The third...well, that will be a separate blog post.  That one's kinda complicated in a "does it/doesn't it count" way and it's still a little sore.

From there, I never had that first kiss (you and your sappy movie can suck it, Drew Barrymore), never had that first relationship, never really got serious about anyone...I've always just been "me."  And now that I realize I'm absolutely ridiculously behind in where I should be, relationships-wise, I get this paranoid fear that it's too late and I shouldn't try.  Somehow, my attempting to join the dating scene without experience would just put off anybody I met, since I wouldn't be at some unknown-to-me official level of accomplishment.
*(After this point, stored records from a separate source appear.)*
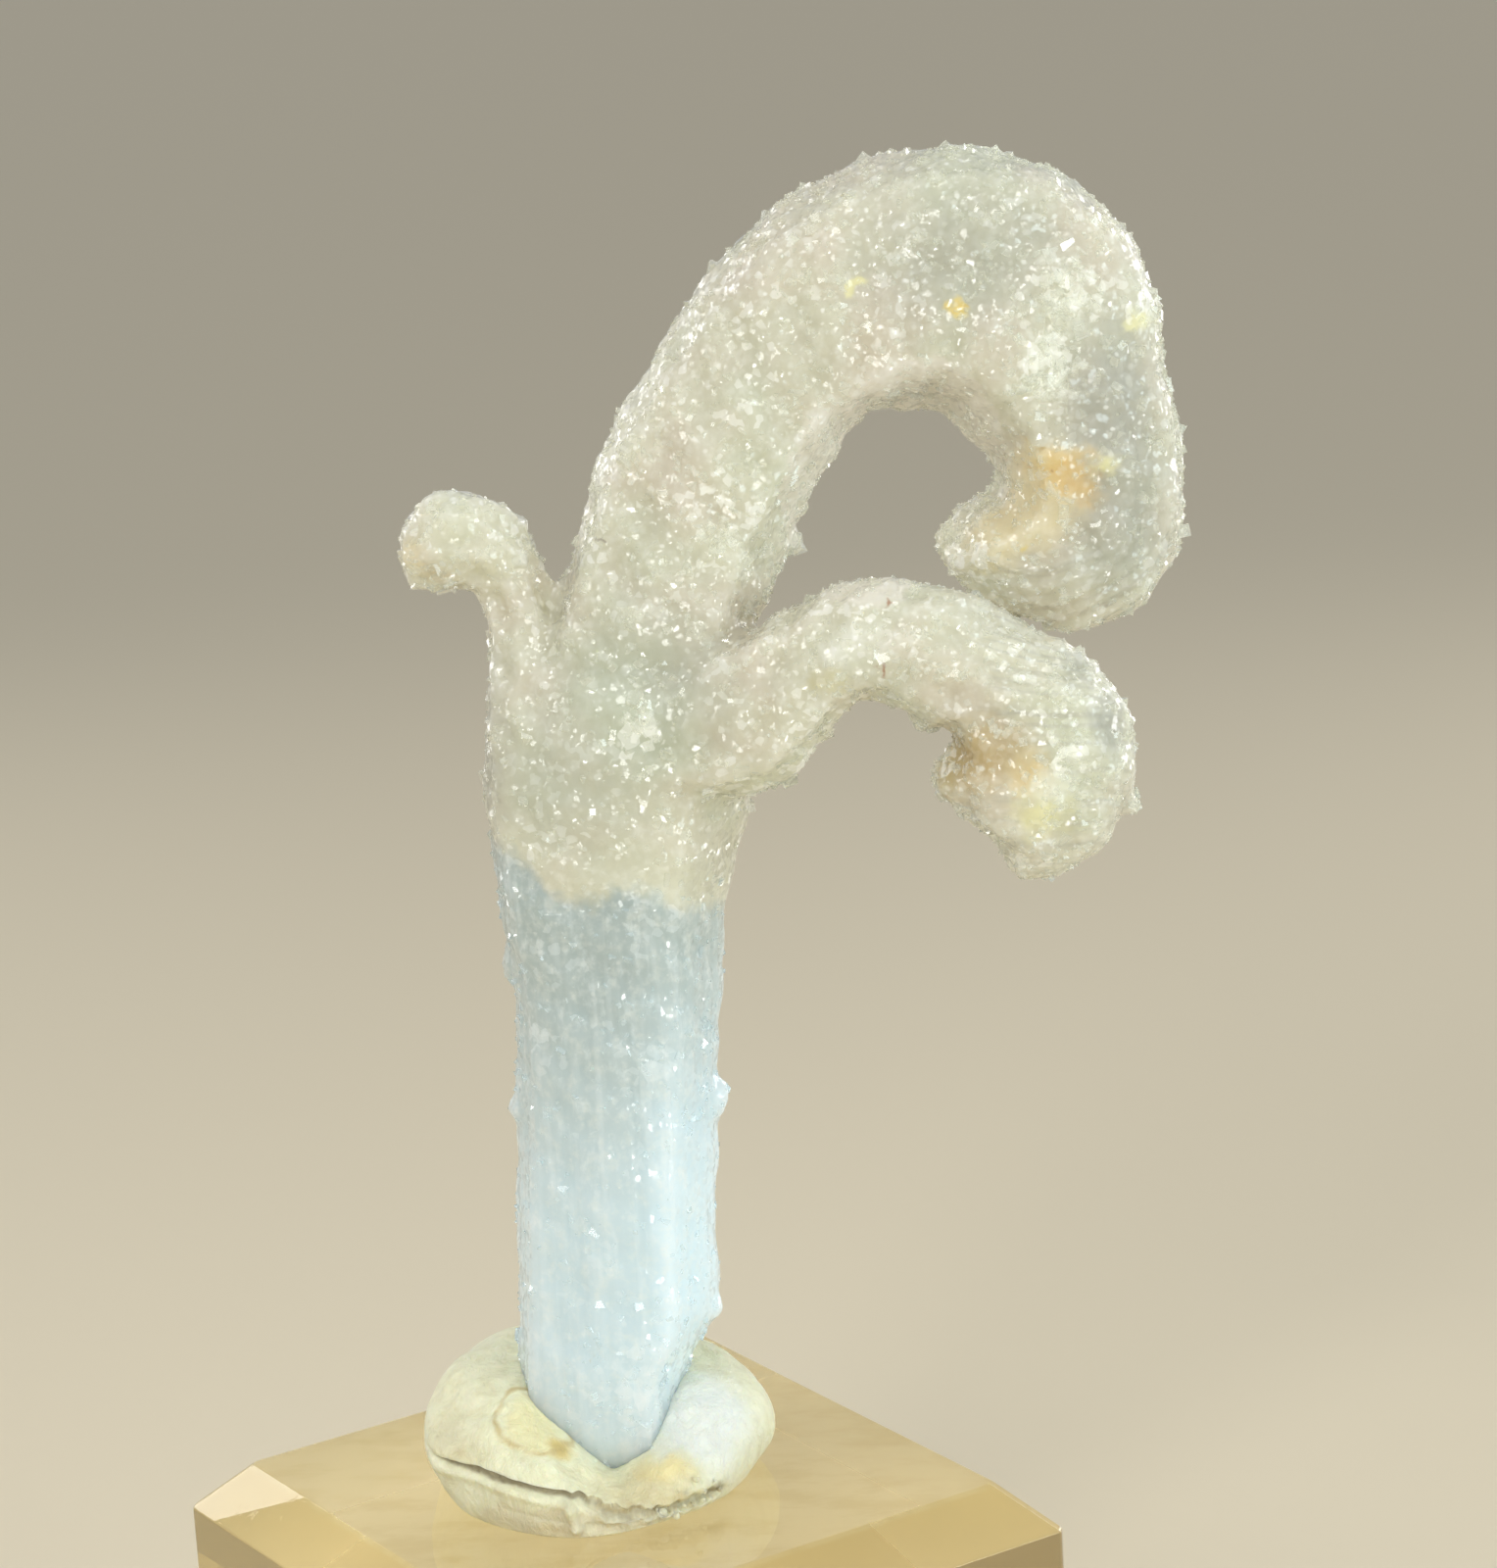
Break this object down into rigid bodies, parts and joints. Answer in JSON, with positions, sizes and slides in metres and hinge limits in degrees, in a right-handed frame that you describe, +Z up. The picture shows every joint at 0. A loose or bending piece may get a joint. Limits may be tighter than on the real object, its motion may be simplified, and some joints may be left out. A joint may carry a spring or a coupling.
{
  "type": "ram horn selenite specimen",
  "caption": "Curled gypsum crystal horns branching from one stem, set in a lump of putty on a bevelled clear acrylic block.",
  "frame": {"origin": "centre of the acrylic block's underside", "axes": "+Z up; +X towards the side that the large horn curls over; -Y is the front, seen in the usual view"},
  "size_m": [0.0621, 0.0522, 0.0964],
  "materials": {
    "acrylic": "polished clear acrylic",
    "putty": "matt cream mounting putty with orange stains",
    "selenite": "translucent granular gypsum with a glittering crust"
  },
  "bodies": {
    "root": {"acrylic_block": "acrylic", "mounting_putty": "putty", "stem": "selenite", "large_horn": "selenite", "middle_horn": "selenite", "small_horn": "selenite"}
  },
  "joints": []
}
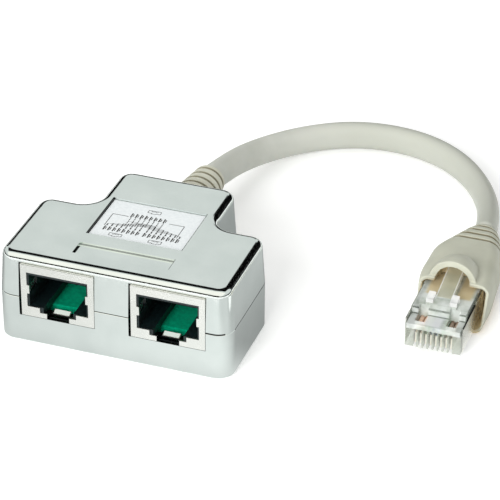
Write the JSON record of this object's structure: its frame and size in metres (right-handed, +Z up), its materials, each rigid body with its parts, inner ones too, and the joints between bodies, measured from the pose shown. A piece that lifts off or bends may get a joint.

It'd be like seeing that fully grown adult bowling with the bumpers out, or using water wings at the pool, or riding a bike with training wheels.  There's a sense of shame that can come with it, because it's something everybody else learned to do such a long time ago.  However, I was ridiculously shy in high school (I got along great with girls, but always as "that guy who always listens when they have problems with their boyfriends"), I was dealing with some rough stuff up to my early twenties, and then from there I tended to just not be interested in the ways most people I knew met other people (bars, parties, events...see above for that explanation again, I'm not going into it here), and I seemed to be stuck waiting for that "meet cute" that happens in movies.  Sadly, I never had a moment where I met Zooey Deschanel in an elevator, saved Jennifer Lopez from a runaway dumpster, or got saved by Darryl Hannah after I fell out of a boat.

Bonus points to anybody who names those movie references.

I'd love to find that someone who I feel at ease with, who I just enjoy having around me, who manages to help me where I falter and I can help where they need me, but we both somehow make each other stronger allowing for the things that always happen in relationships because people aren't perfect...I'm just not sure I can ever get up the nerve.